If you’re partially vaccinated: Wait a week or two until you go get that second dose of a two-dose vaccine. If you already had an appointment, you may need to delay it. Just make sure you get it.
If you haven’t started the vaccination process, now’s the time. Schedule your appointment for a week or two after your contagious period ended.
If you weren’t planning to get vaccinated, please consider doing it after all. Wait a week or two and then start the process. Talk to your doctor or a trusted medical professional if you have questions.
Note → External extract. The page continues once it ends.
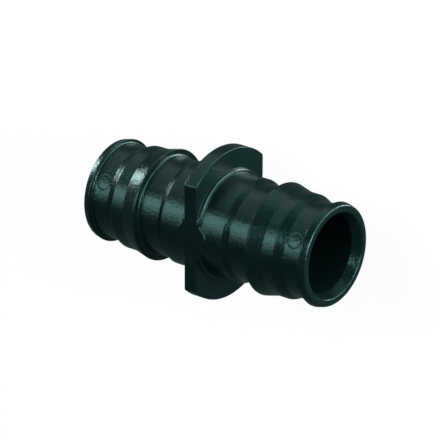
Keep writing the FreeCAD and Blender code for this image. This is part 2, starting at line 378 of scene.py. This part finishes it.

Be wary of negative claims on social media.
If the person who tested positive or had symptoms is under age 12: Vaccination isn’t authorized for this age group yet, but once it is, it’s important to get vaccinated, even after having COVID.
Keep reading for the final chapter.
The final chapter: Life after a COVID exposure
No matter what your test result, vaccination status or COVID history, you should follow the latest mask-wearing guidance for the places you want to go.
If you are traveling, taking part in sports, preparing for a medical procedure, or working or attending school in person, you may be asked or required to take antigen tests once or multiple times.
These screening tests give results in minutes and are useful for spotting undiscovered cases, but they are also much more prone to giving “false negatives.” So, getting a negative result on one of them does not give you a “free pass” to stop paying attention to COVID precautions.
If you test negative on an antigen test, but you then develop symptoms or find out that you had an exposure to a contagious person, you should get a lab test (PCR) and quarantine until you get your results.
If you test positive on an antigen test, immediately follow up by having a lab test (PCR), and quarantine until you get the results. In either case, use your lab test results to guide you on Adventure 1 or Adventure 2 above.
The less the virus spreads, the less chance it will have to sicken and kill people, to mutate, and to prompt new limits on schools, activities and businesses.
Public health experts will tell us when we can ease up on these practices, based on vaccination rates and case counts.
Because that’s the only way we’re going to close the book on COVID-19.